- [REQUEST] Look through the listing for the word "object". Copy each line that has it.

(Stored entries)
-=-=-

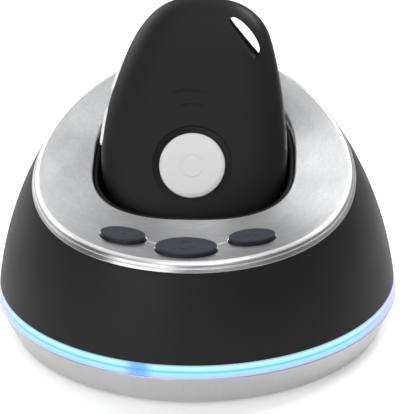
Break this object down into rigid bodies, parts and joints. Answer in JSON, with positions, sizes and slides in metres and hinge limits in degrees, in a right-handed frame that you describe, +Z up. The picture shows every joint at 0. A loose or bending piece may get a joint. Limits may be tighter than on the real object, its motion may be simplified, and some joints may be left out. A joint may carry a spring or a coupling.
{
  "type": "personal alarm pendant on its charging station",
  "caption": "Pebble-shaped emergency call pendant with a round white button, leaning in the pocket of a round black station with a metal top, a light ring and call buttons.",
  "frame": {"origin": "on the table under the centre of the round station, at the bottom of its rubber feet", "axes": "+Z up, -Y towards the front with the call buttons, +X to the right as seen from the front"},
  "size_m": [0.0978, 0.0978, 0.0777],
  "materials": {
    "base_metal": "satin brushed",
    "cover_black": "fine texture",
    "foot_rubber": "matt",
    "weight_steel": "plain",
    "light_guide": "translucent, lit",
    "lamp_board": "solder mask",
    "lamps": "clear lens",
    "dome_black": "soft satin",
    "top_metal": "satin brushed",
    "pocket_black": "matt",
    "pad_rubber": "matt",
    "contact_plastic": "matt",
    "contact_brass": "gold plated",
    "button_blue": "satin",
    "trim_bright": "polished",
    "silicone": "matt",
    "board_green": "solder mask",
    "switch_metal": "plain",
    "chip_black": "matt",
    "shield_metal": "tinned",
    "microphone_metal": "plated",
    "inlet_black": "moulded",
    "screw_steel": "plated",
    "speaker_steel": "zinc",
    "speaker_paper": "paper",
    "pendant_black": "soft satin",
    "seal_rubber": "matt",
    "button_white": "satin",
    "key_white": "satin",
    "battery_foil": "foil",
    "ceramic": "ceramic",
    "flex_copper": "lacquered"
  },
  "bodies": {
    "station": {"base_ring": "base_metal", "bottom_cover": "cover_black", "rubber_feet": "foot_rubber", "ballast_plate": "weight_steel", "light_guide": "light_guide", "led_board": "lamp_board", "ring_leds": "lamps", "body_shell": "dome_black", "top_plate": "top_metal", "pocket_liner": "pocket_black", "rest_pads": "pad_rubber", "charge_block": "contact_plastic", "charge_barrels": "contact_brass", "button_trim": "trim_bright", "button_mat": "silicone", "button_board": "board_green", "button_switches": "switch_metal", "main_board": "board_green", "main_chips": "chip_black", "board_shield": "shield_metal", "station_microphone": "microphone_metal", "power_inlet": "inlet_black", "inlet_pin": "contact_brass", "inlet_nut": "screw_steel", "speaker_frame": "speaker_steel", "speaker_cone": "speaker_paper", "speaker_magnet": "speaker_steel", "bottom_screws": "screw_steel", "board_screws": "screw_steel", "plate_screws": "screw_steel", "keypad_screws": "screw_steel"},
    "pendant": {"pendant_front": "pendant_black", "pendant_rear": "pendant_black", "pendant_seal": "seal_rubber", "sos_membrane": "silicone", "sos_switch": "switch_metal", "side_switches": "switch_metal", "pendant_board": "board_green", "pendant_shield": "shield_metal", "pendant_battery": "battery_foil", "gps_antenna": "ceramic", "cell_antenna": "flex_copper", "pendant_speaker": "speaker_paper", "pendant_microphone": "microphone_metal", "vibration_motor": "speaker_steel", "sim_holder": "shield_metal", "contact_pads": "contact_brass", "pendant_screws": "screw_steel"},
    "sos_button": {"sos_button": "button_white"},
    "call_key_upper": {"call_key_upper": "key_white"},
    "call_key_lower": {"call_key_lower": "key_white"},
    "button_left": {"button_left": "button_blue"},
    "button_center": {"button_center": "button_blue"},
    "button_right": {"button_right": "button_blue"},
    "charge_pin_left": {"charge_pin_left": "contact_brass"},
    "charge_pin_right": {"charge_pin_right": "contact_brass"}
  },
  "joints": [
    {"name": "pendant_lift", "type": "slide", "parent": "station", "child": "pendant", "axis": [0, 0.5592, 0.829], "range_m": [0, 0.06]},
    {"name": "sos_press", "type": "slide", "parent": "pendant", "child": "sos_button", "axis": [0, 0.829, -0.5592], "range_m": [0, 0.0004], "stiffness_N_per_m": 600},
    {"name": "upper_key_press", "type": "slide", "parent": "pendant", "child": "call_key_upper", "axis": [0.9588, -0.1588, -0.2355], "range_m": [0, 0.0003], "stiffness_N_per_m": 600},
    {"name": "lower_key_press", "type": "slide", "parent": "pendant", "child": "call_key_lower", "axis": [0.989, -0.0827, -0.1225], "range_m": [0, 0.0003], "stiffness_N_per_m": 600},
    {"name": "left_button_press", "type": "slide", "parent": "station", "child": "button_left", "axis": [0, 0.1861, -0.9825], "range_m": [0, 0.0008], "stiffness_N_per_m": 500},
    {"name": "center_button_press", "type": "slide", "parent": "station", "child": "button_center", "axis": [0, 0.1541, -0.9881], "range_m": [0, 0.0008], "stiffness_N_per_m": 500},
    {"name": "right_button_press", "type": "slide", "parent": "station", "child": "button_right", "axis": [0, 0.1861, -0.9825], "range_m": [0, 0.0008], "stiffness_N_per_m": 500},
    {"name": "left_pin_slide", "type": "slide", "parent": "station", "child": "charge_pin_left", "axis": [0, 0.5592, 0.829], "range_m": [-0.0006, 0], "stiffness_N_per_m": 300},
    {"name": "right_pin_slide", "type": "slide", "parent": "station", "child": "charge_pin_right", "axis": [0, 0.5592, 0.829], "range_m": [-0.0006, 0], "stiffness_N_per_m": 300}
  ]
}
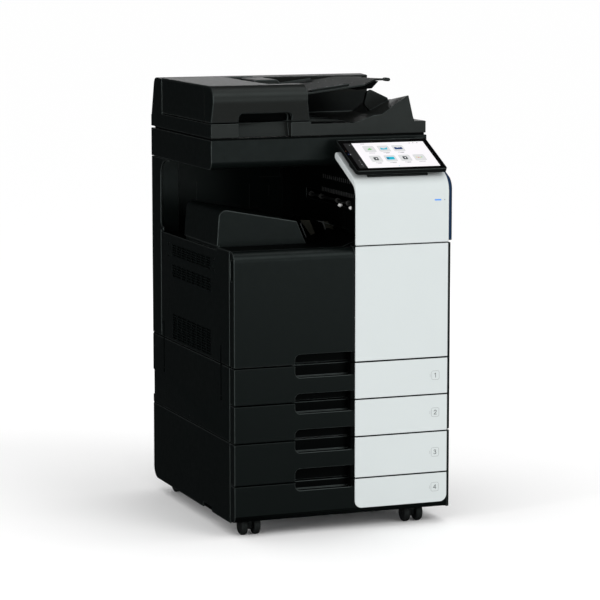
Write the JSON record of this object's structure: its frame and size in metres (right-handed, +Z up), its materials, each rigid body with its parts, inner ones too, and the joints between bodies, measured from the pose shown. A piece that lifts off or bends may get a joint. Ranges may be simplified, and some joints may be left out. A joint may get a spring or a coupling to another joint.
{
  "type": "office copier",
  "caption": "Floor-standing A3 copier on casters with paper trays, side doors, an output bay in the body, a scanner with a document feeder and a tilting touch panel.",
  "frame": {"origin": "on the floor under the middle of the copier's bounding box", "axes": "+Z up, the front with the trays and the touch panel faces -Y, +X to the viewer's right, where the bypass tray is"},
  "size_m": [0.635, 0.716, 1.195],
  "materials": {
    "black_cover": "fine-grained moulded charcoal black",
    "feeder_cover": "fine-grained moulded dark grey",
    "bay_black": "matt black inner moulding",
    "white_cover": "satin cool white moulding",
    "frame_steel": "galvanised sheet steel",
    "hinge_metal": "black painted steel",
    "tray_grey": "grey moulded paper tray",
    "caster_plastic": "black nylon",
    "caster_tread": "dark tread on a black hub",
    "roller_rubber": "grey rubber",
    "roller_white": "white acetal rollers on a dark shaft",
    "toner_yellow": "moulded yellow cap",
    "toner_magenta": "moulded magenta cap",
    "toner_cyan": "moulded cyan cap",
    "toner_black": "moulded black cap",
    "platen_glass": "clear float glass",
    "pad_white": "white foam-backed sheet",
    "panel_gloss": "satin black housing",
    "screen_glass": "black cover glass over a lit display"
  },
  "bodies": {
    "root": {"cabinet_frame": "frame_steel", "cabinet_left_cover": "black_cover", "cabinet_rear_cover": "black_cover", "cabinet_right_cover": "black_cover", "main_frame": "frame_steel", "toner_cartridge_yellow": "toner_yellow", "toner_cartridge_magenta": "toner_magenta", "toner_cartridge_cyan": "toner_cyan", "toner_cartridge_black": "toner_black", "left_lower_cover": "black_cover", "left_upper_cover": "black_cover", "rear_column": "black_cover", "rear_cover": "black_cover", "right_cover": "black_cover", "output_tray": "bay_black", "output_tray_block": "black_cover", "neck_panel": "white_cover", "exit_tower": "bay_black", "right_upper_cover": "black_cover", "scanner_housing": "black_cover", "platen_glass": "platen_glass", "adf_hinge_left": "hinge_metal", "adf_hinge_right": "hinge_metal"},
    "tray_1": {"tray_1_box": "tray_grey", "tray_1_front": "black_cover", "tray_1_white_panel": "white_cover"},
    "tray_2": {"tray_2_box": "tray_grey", "tray_2_front": "black_cover", "tray_2_white_panel": "white_cover"},
    "tray_3": {"tray_3_box": "tray_grey", "tray_3_front": "black_cover", "tray_3_white_panel": "white_cover"},
    "tray_4": {"tray_4_box": "tray_grey", "tray_4_front": "black_cover", "tray_4_white_panel": "white_cover"},
    "front_door": {"front_door": "black_cover", "front_door_white_panel": "white_cover"},
    "right_door": {"right_door": "black_cover"},
    "bypass_tray": {"bypass_tray": "feeder_cover"},
    "lower_right_door": {"lower_right_door": "black_cover"},
    "cabinet_right_door": {"cabinet_right_door": "black_cover"},
    "exit_roller": {"exit_roller": "roller_white"},
    "scan_carriage": {"scan_carriage": "bay_black"},
    "feeder": {"adf_base": "feeder_cover", "adf_pad": "pad_white"},
    "feeder_cover": {"adf_cover": "feeder_cover"},
    "feed_roller": {"adf_feed_roller": "roller_rubber"},
    "feed_tray": {"adf_feed_tray": "feeder_cover"},
    "guide_front": {"document_guide_front": "feeder_cover"},
    "guide_rear": {"document_guide_rear": "feeder_cover"},
    "control_panel": {"control_panel": "panel_gloss", "touch_screen": "screen_glass"},
    "caster_front_left": {"caster_fork_front_left": "caster_plastic"},
    "wheels_front_left": {"caster_wheels_front_left": "caster_tread"},
    "caster_front_right": {"caster_fork_front_right": "caster_plastic"},
    "wheels_front_right": {"caster_wheels_front_right": "caster_tread"},
    "caster_rear_left": {"caster_fork_rear_left": "caster_plastic"},
    "wheels_rear_left": {"caster_wheels_rear_left": "caster_tread"},
    "caster_rear_right": {"caster_fork_rear_right": "caster_plastic"},
    "wheels_rear_right": {"caster_wheels_rear_right": "caster_tread"}
  },
  "joints": [
    {"name": "tray_1_slide", "type": "slide", "parent": "root", "child": "tray_1", "axis": [0, -1, 0], "range_m": [0, 0.44]},
    {"name": "tray_2_slide", "type": "slide", "parent": "root", "child": "tray_2", "axis": [0, -1, 0], "range_m": [0, 0.44]},
    {"name": "tray_3_slide", "type": "slide", "parent": "root", "child": "tray_3", "axis": [0, -1, 0], "range_m": [0, 0.44]},
    {"name": "tray_4_slide", "type": "slide", "parent": "root", "child": "tray_4", "axis": [0, -1, 0], "range_m": [0, 0.44]},
    {"name": "front_door_hinge", "type": "hinge", "parent": "root", "child": "front_door", "pos_m": [0.294, -0.349, 0.612], "axis": [0, 0, 1], "range_deg": [0, 95]},
    {"name": "right_door_hinge", "type": "hinge", "parent": "root", "child": "right_door", "pos_m": [0.31, 0.283, 0.612], "axis": [0, 0, 1], "range_deg": [0, 60]},
    {"name": "bypass_tray_hinge", "type": "hinge", "parent": "right_door", "child": "bypass_tray", "pos_m": [0.312, 0.02, 0.562], "axis": [0, 1, 0], "range_deg": [0, 75]},
    {"name": "lower_right_door_hinge", "type": "hinge", "parent": "root", "child": "lower_right_door", "pos_m": [0.31, 0.283, 0.36], "axis": [0, 0, 1], "range_deg": [0, 60]},
    {"name": "cabinet_right_door_hinge", "type": "hinge", "parent": "root", "child": "cabinet_right_door", "pos_m": [0.31, 0.283, 0.157], "axis": [0, 0, 1], "range_deg": [0, 60]},
    {"name": "exit_roller_spin", "type": "hinge", "parent": "root", "child": "exit_roller", "pos_m": [0.0665, -0.06, 0.868], "axis": [0, 1, 0], "continuous": true},
    {"name": "scan_carriage_slide", "type": "slide", "parent": "root", "child": "scan_carriage", "axis": [1, 0, 0], "range_m": [0, 0.5]},
    {"name": "feeder_lift", "type": "hinge", "parent": "root", "child": "feeder", "pos_m": [0, 0.345, 1.058], "axis": [-1, 0, 0], "range_deg": [0, 60]},
    {"name": "feeder_cover_hinge", "type": "hinge", "parent": "feeder", "child": "feeder_cover", "pos_m": [-0.31, 0.04, 1.104], "axis": [0, -1, 0], "range_deg": [0, 70]},
    {"name": "feed_roller_spin", "type": "hinge", "parent": "feeder", "child": "feed_roller", "pos_m": [-0.078, 0.06, 1.152], "axis": [0, 1, 0], "continuous": true},
    {"name": "feed_tray_hinge", "type": "hinge", "parent": "feeder", "child": "feed_tray", "pos_m": [-0.034, 0.06, 1.157], "axis": [0, -1, 0], "range_deg": [0, 25]},
    {"name": "guide_front_slide", "type": "slide", "parent": "feed_tray", "child": "guide_front", "axis": [0, 1, 0], "range_m": [0, 0.1]},
    {"name": "guide_rear_slide", "type": "slide", "parent": "feed_tray", "child": "guide_rear", "axis": [0, -1, 0], "range_m": [0, 0.1]},
    {"name": "control_panel_tilt", "type": "hinge", "parent": "root", "child": "control_panel", "pos_m": [0, -0.346, 0.957], "axis": [1, 0, 0], "range_deg": [0, 60]},
    {"name": "caster_front_left_swivel", "type": "hinge", "parent": "root", "child": "caster_front_left", "pos_m": [-0.261, -0.285, 0.05], "axis": [0, 0, 1], "continuous": true},
    {"name": "wheels_front_left_roll", "type": "hinge", "parent": "caster_front_left", "child": "wheels_front_left", "pos_m": [-0.261, -0.303, 0.025], "axis": [1, 0, 0], "continuous": true},
    {"name": "caster_front_right_swivel", "type": "hinge", "parent": "root", "child": "caster_front_right", "pos_m": [0.21, -0.285, 0.05], "axis": [0, 0, 1], "continuous": true},
    {"name": "wheels_front_right_roll", "type": "hinge", "parent": "caster_front_right", "child": "wheels_front_right", "pos_m": [0.21, -0.303, 0.025], "axis": [1, 0, 0], "continuous": true},
    {"name": "caster_rear_left_swivel", "type": "hinge", "parent": "root", "child": "caster_rear_left", "pos_m": [-0.253, 0.3, 0.05], "axis": [0, 0, 1], "continuous": true},
    {"name": "wheels_rear_left_roll", "type": "hinge", "parent": "caster_rear_left", "child": "wheels_rear_left", "pos_m": [-0.253, 0.282, 0.025], "axis": [1, 0, 0], "continuous": true},
    {"name": "caster_rear_right_swivel", "type": "hinge", "parent": "root", "child": "caster_rear_right", "pos_m": [0.21, 0.3, 0.05], "axis": [0, 0, 1], "continuous": true},
    {"name": "wheels_rear_right_roll", "type": "hinge", "parent": "caster_rear_right", "child": "wheels_rear_right", "pos_m": [0.21, 0.282, 0.025], "axis": [1, 0, 0], "continuous": true}
  ],
  "couplings": [
    {"joint": "guide_rear_slide", "follows": "guide_front_slide", "ratio": 1}
  ]
}
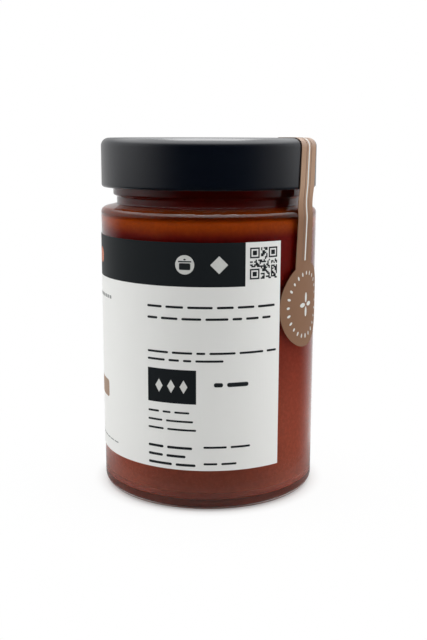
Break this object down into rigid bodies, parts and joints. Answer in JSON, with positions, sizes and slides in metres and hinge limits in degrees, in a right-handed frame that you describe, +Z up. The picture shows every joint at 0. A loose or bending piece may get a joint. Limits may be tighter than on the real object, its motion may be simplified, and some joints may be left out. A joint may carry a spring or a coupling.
{
  "type": "jar of tomato sauce",
  "caption": "Closed glass jar of red tomato sauce with a dark twist-off metal lid, a pale wrap-round paper label and a brown paper seal from lid to glass.",
  "frame": {"origin": "middle of the ring that the jar stands on, at the bottom of its box", "axes": "+Z up along the jar's axis, towards the lid; -Y towards the label's front; the seal lies between -Y and +X"},
  "size_m": [0.0742, 0.0742, 0.1202],
  "materials": {
    "glass": "clear gloss",
    "sauce": "wet, finely mottled tomato red",
    "lid": "satin anthracite lacquer",
    "label": "off-white ribbed paper with a dark band",
    "seal": "matt brown paper with pale print"
  },
  "bodies": {
    "root": {"glass_jar": "glass", "sauce": "sauce", "lid": "lid", "label": "label", "seal": "seal"}
  },
  "joints": []
}
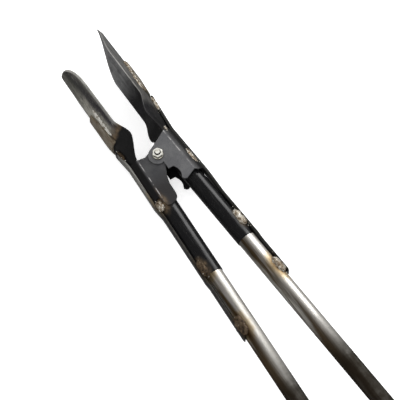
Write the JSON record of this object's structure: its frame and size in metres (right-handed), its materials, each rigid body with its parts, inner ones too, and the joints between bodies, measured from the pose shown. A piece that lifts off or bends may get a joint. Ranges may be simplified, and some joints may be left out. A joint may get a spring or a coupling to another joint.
{
  "type": "clamshell digging tongs",
  "caption": "Two-handled garden digging tongs: a pointed and a rounded steel scoop on long tube handles that open and close on a pivot bolt.",
  "frame": {"origin": "centre of the footprint, at the height of the lower scoop rims, with the tool lying flat", "axes": "+Z along the pivot bolt towards its nut, +X towards the scoop tips, +Y towards the half with the rounded scoop"},
  "size_m": [1.0138, 0.1556, 0.092],
  "materials": {
    "pointed_scoop_steel": "satin grey, fading to black at the neck, ground rim",
    "rounded_scoop_steel": "bare ground steel, black paint at the neck",
    "plate_steel": "bare steel with heat tint",
    "weld_metal": "rippled bead with straw and brown heat tint",
    "bracket_paint": "satin grey",
    "scorched_bracket_paint": "satin dark grey, scorched brown by the welds",
    "sleeve_black": "gloss black",
    "tube_steel": "polished bare tube with brown streaks",
    "strap_steel": "dark mill scale with rubbed edges",
    "zinc_plate": "bright zinc plate",
    "bush_steel": "turned steel",
    "grip_rubber": "matt black",
    "plug_plastic": "moulded black"
  },
  "bodies": {
    "right_half": {"right_scoop": "pointed_scoop_steel", "right_scoop_plate": "plate_steel", "right_plate_welds": "weld_metal", "right_bracket": "bracket_paint", "right_sleeve": "sleeve_black", "right_tube": "tube_steel", "right_strap": "strap_steel", "right_neck_welds": "weld_metal", "right_handle_welds": "weld_metal", "right_grip": "grip_rubber", "right_end_plug": "plug_plastic", "pivot_bolt": "zinc_plate", "pivot_nut": "zinc_plate", "front_washer": "zinc_plate", "rear_washer": "zinc_plate"},
    "left_half": {"left_scoop": "rounded_scoop_steel", "left_scoop_plate": "plate_steel", "left_plate_welds": "weld_metal", "left_bracket": "scorched_bracket_paint", "left_sleeve": "sleeve_black", "left_tube": "tube_steel", "left_strap": "strap_steel", "left_neck_welds": "weld_metal", "left_handle_welds": "weld_metal", "left_grip": "grip_rubber", "left_end_plug": "plug_plastic", "pivot_bush": "bush_steel"}
  },
  "joints": [
    {"name": "pivot", "type": "hinge", "parent": "right_half", "child": "left_half", "pos_m": [0.27691, 0, 0.046], "axis": [0, 0, 1], "range_deg": [-19, 6]}
  ]
}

-=-=-

- [WRITTEN SOLUTION]
Break this object down into rigid bodies, parts and joints. Answer in JSON, with positions, sizes and slides in metres and hinge limits in degrees, in a right-handed frame that you describe, +Z up. The picture shows every joint at 0. A loose or bending piece may get a joint. Limits may be tighter than on the real object, its motion may be simplified, and some joints may be left out. A joint may carry a spring or a coupling.
Write the JSON record of this object's structure: its frame and size in metres (right-handed, +Z up), its materials, each rigid body with its parts, inner ones too, and the joints between bodies, measured from the pose shown. A piece that lifts off or bends may get a joint. Ranges may be simplified, and some joints may be left out. A joint may get a spring or a coupling to another joint.
Break this object down into rigid bodies, parts and joints. Answer in JSON, with positions, sizes and slides in metres and hinge limits in degrees, in a right-handed frame that you describe, +Z up. The picture shows every joint at 0. A loose or bending piece may get a joint. Limits may be tighter than on the real object, its motion may be simplified, and some joints may be left out. A joint may carry a spring or a coupling.
Write the JSON record of this object's structure: its frame and size in metres (right-handed), its materials, each rigid body with its parts, inner ones too, and the joints between bodies, measured from the pose shown. A piece that lifts off or bends may get a joint. Ranges may be simplified, and some joints may be left out. A joint may get a spring or a coupling to another joint.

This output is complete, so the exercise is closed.